О. Ты измучил меня, долбишь два часа одной и той же фразой: исключительное, исключительное чувство, хорошее или дурное, хорошее или дурное. Это ужасно. Ты своей жестокостью доведешь Бог знает до чего.
Я. Да я молился и желал помочь тебе...
О. Всё это ложь, всё фарисейство, обман. Других обманывай, я вижу тебя насквозь.
Я. Что с тобой? Я именно хотел доброе.
О. Нет в тебе доброго. Ты злой, ты зверь. И буду любить добрых и хороших, а не тебя. Ты зверь.
Тут уж начались бессмысленные, чтобы не сказать ужасные жестокие речи: и угрозы, и убийство себя, и проклятия всем, и мне и дочерям.
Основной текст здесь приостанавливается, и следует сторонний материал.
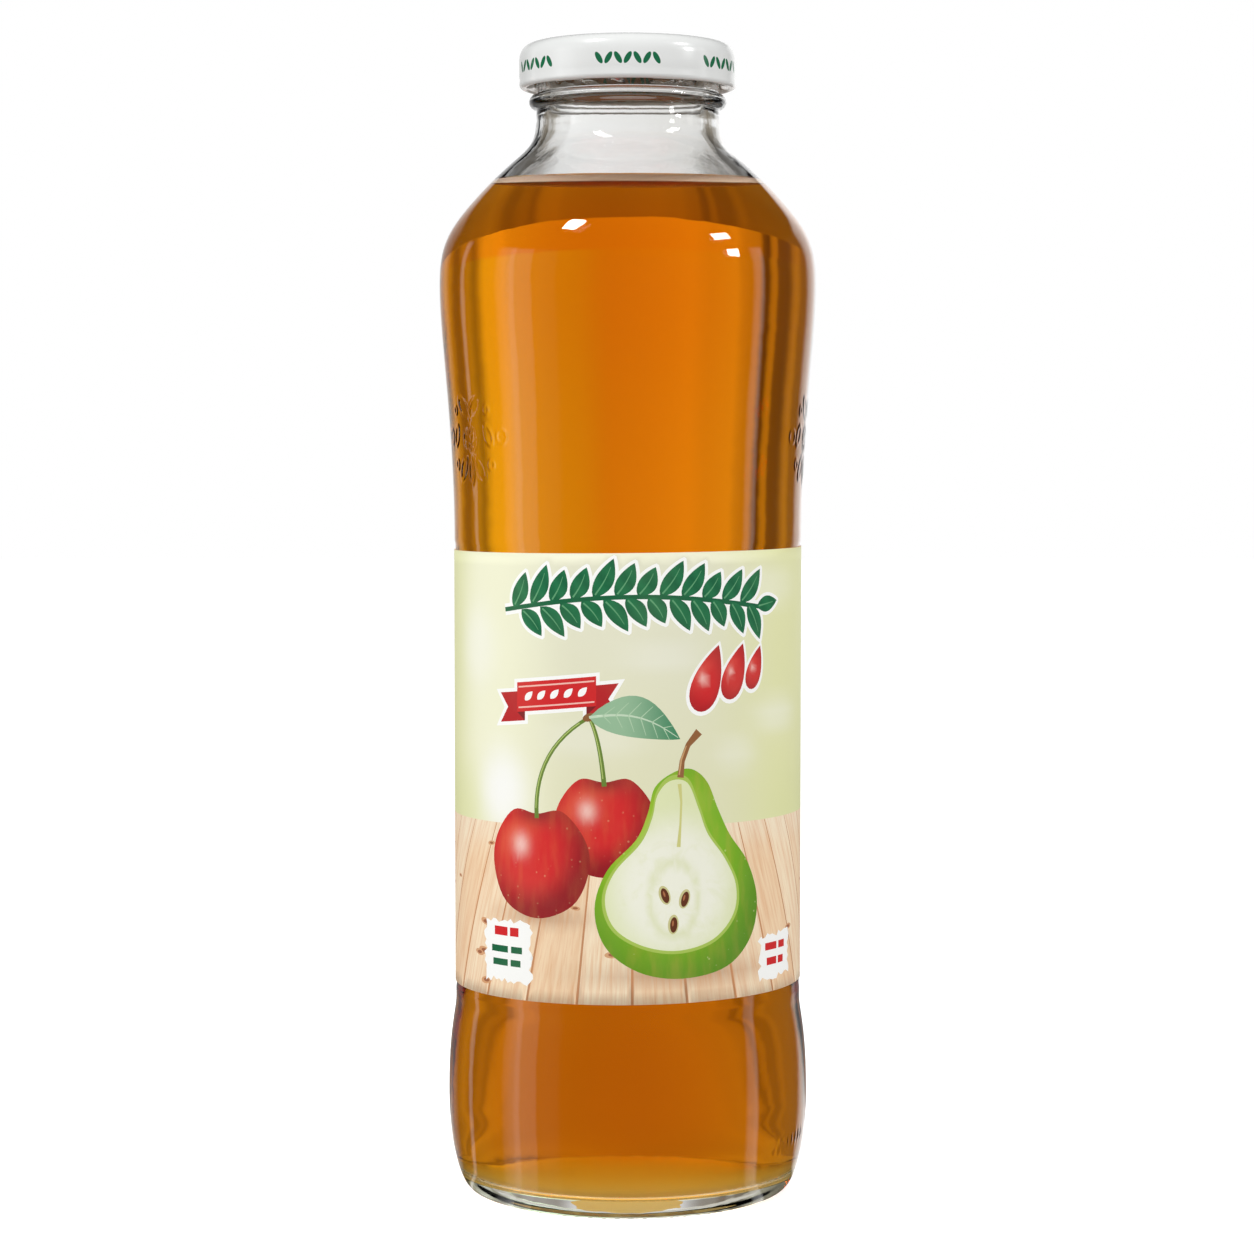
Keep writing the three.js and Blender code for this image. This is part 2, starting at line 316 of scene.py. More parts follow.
class Shader:
    """The nodes of one material or of the world."""

    def __init__(self, name, world=False):
        self.owner = (bpy.data.worlds if world else bpy.data.materials).new(name)
        self.owner.use_nodes = True
        self.tree = self.owner.node_tree
        self.tree.nodes.clear()
        self.world = world

    def node(self, kind, settings=None, sockets=None, output=0):
        """Adds a node, sets its settings, then the values or links of its sockets by name or number."""
        node = self.tree.nodes.new("ShaderNode" + kind)
        for name, value in (settings or {}).items():
            if name == "stops":
                self.set_stops(node.color_ramp, value)
            else:
                setattr(node, name, value)
        for key, value in (sockets or {}).items():
            if isinstance(value, Value):
                self.tree.links.new(value.socket, node.inputs[key])
            else:
                node.inputs[key].default_value = value
        return Value(self, node.outputs[output])

    def set_stops(self, ramp, stops):
        while len(ramp.elements) < len(stops):
            ramp.elements.new(1.0)
        for element, (position, colour) in zip(ramp.elements, stops):
            element.position = position
            element.color = (*colour, 1)

    def mix(self, factor, a, b, blend="MIX"):
        """One colour changed into another by a factor."""
        settings = {"data_type": "RGBA", "blend_type": blend}
        a, b = (c if isinstance(c, Value) else (*map(float, c), 1.0) for c in (a, b))
        return self.node("Mix", settings, {0: factor, 6: a, 7: b}, output=2)

    def cover(self, factor, under, over):
        """One surface covered by another by a factor."""
        return self.node("MixShader", None, {0: factor, 1: under, 2: over})

    def simple(self, kind, colour=(1, 1, 1), **values):
        """A surface or a light of one colour."""
        colour = colour if isinstance(colour, Value) else (*colour, 1)
        return self.node(kind, None, {"Color": colour, **values})

    def attribute(self, name, output=2):
        return self.node("Attribute", {"attribute_name": name}, output=output)

    def place(self):
        """The point's place in the object, in metres."""
        return self.node("TexCoord", output=3)

    def parts(self, vector):
        split = self.node("SeparateXYZ", sockets={0: vector})
        return [Value(self, socket) for socket in split.socket.node.outputs]

    def noise(self, vector, scale, detail=3.0, roughness=0.5, distortion=0.0):
        values = {"Vector": vector, "Scale": scale, "Detail": detail, "Roughness": roughness,
                  "Distortion": distortion}
        return self.node("TexNoise", None, values)

    def stretched(self, vector, scale):
        return self.node("Mapping", {"vector_type": "POINT"}, {"Vector": vector, "Scale": scale})

    def bump(self, height, distance, strength=1.0):
        return self.node("Bump", None, {"Height": height, "Distance": distance, "Strength": strength})

    def finish(self, surface, inside=None):
        """Links the surface, and what fills it, to the output."""
        output = self.tree.nodes.new("ShaderNodeOutputWorld" if self.world else "ShaderNodeOutputMaterial")
        self.tree.links.new(surface.socket, output.inputs["Surface"])
        if inside:
            self.tree.links.new(inside.socket, output.inputs["Volume"])
        return self.owner


def lets_lamps_through(shader, surface):
    """The surface as seen, but clear to the light of lamps, so that what is behind it is lit."""
    shadow_ray = shader.node("LightPath", output=1)
    return shader.cover(shadow_ray, surface, shader.simple("BsdfTransparent"))


def glass_material():
    """Clear glass with slight waves, and with finer streaks in the neck."""
    shader = Shader("bottle_glass_clear")
    place = shader.place()
    waves = shader.noise(shader.stretched(place, (1, 1, 0.12)), 55, 2.0)
    skin = shader.noise(place, 210, 2.0)
    neck = shader.parts(place)[2].step(*NECK_STREAKS)
    streaks = shader.noise(shader.stretched(place, (1, 1, 0.4)), 130, 3.0) * neck
    relief = 0.00022
    glass = shader.node("BsdfPrincipled", None, {
        "Base Color": (0.975, 0.98, 0.975, 1), "Roughness": 0.0, "IOR": GLASS_IOR,
        "Transmission Weight": 1.0, "Normal": shader.bump(waves + skin * 0.12 + streaks * 0.4, relief)})
    return shader.finish(lets_lamps_through(shader, glass))


def stippled_glass_material():
    """The underside, which is moulded with a fine stipple that scatters light, less so on its ring."""
    shader = Shader("bottle_glass_stippled")
    glass = shader.node("BsdfPrincipled", None, {
        "Base Color": (0.97, 0.97, 0.96, 1), "Roughness": 0.3, "IOR": GLASS_IOR,
        "Transmission Weight": 1.0})
    scattered = shader.simple("BsdfTranslucent", (1, 0.69, 0.2))
    above_ring = shader.parts(shader.place())[2].step(0.0015, 0.0045)
    glass = shader.cover(above_ring * 0.45 + 0.4, glass, scattered)
    return shader.finish(lets_lamps_through(shader, glass))


def wet_glass_material():
    """The inside of the glass where the drink touches it. It bends light as glass against juice does."""
    shader = Shader("bottle_glass_wet")
    glass = shader.simple("BsdfGlass", Roughness=0.0, IOR=GLASS_IOR / JUICE_IOR)
    return shader.finish(lets_lamps_through(shader, glass))


def juice_material(colours):
    """Amber drink. Its open surface bends and mirrors light as water does. Its sides lie just inside the
    wall of the bottle, which bends light for both. The edge that climbs the glass is a thin film: a pale
    band above, and below it a dark line that is painted shade."""
    shader = Shader("juice_amber")
    surface = shader.simple("BsdfGlass", Roughness=0.0, IOR=JUICE_IOR)
    drink = shader.cover(shader.attribute("surface"), shader.simple("BsdfTransparent"), surface)
    film = shader.attribute("film")
    # Painted shade: a dark brown translucent film makes the dark line where the surface meets the glass; a
    # pale one makes the band above it
    dark, pale = (shader.simple("BsdfTranslucent", tint) for tint in ((0.2, 0.06, 0.01), (1.0, 0.83, 0.73)))
    drink = shader.cover(film.step(0.0, 0.4) * 0.75, drink, dark)
    drink = shader.cover(film.step(0.5, 1.0) * 0.95, drink, pale)
    absorption = shader.simple("VolumeAbsorption", colours.juice_passes, Density=colours.juice_strength)
    return shader.finish(lets_lamps_through(shader, drink), absorption)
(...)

И какие-то угрозы напечатать свои повести, если я напечатаю «Воскресение» с описанием горничной. И потом рыдания, смех, шептание, бессмысленные и, увы, притворные слова: голова треснет, вот здесь, где ряд, отрежь мне жилу на шее, и вот он, и всякий вздор, который может быть страшен. Я держал ее руками. Я знал, что это всегда помогает, поцеловал ее в лоб. Она долго не могла вздохнуть, потом начала зевать, вздыхать и заснула и спит еще теперь.
Не знаю, как может разрешиться это безумие, не вижу выхода. Она очевидно как жизнью дорожит этим своим чувством и не хочет признать его дурным. А не признав его дурным, она не избавится от него и не перестанет делать поступки, которые вызываемы этим чувством, поступки, видеть которые мучительно, и стыдно видеть их мне и детям.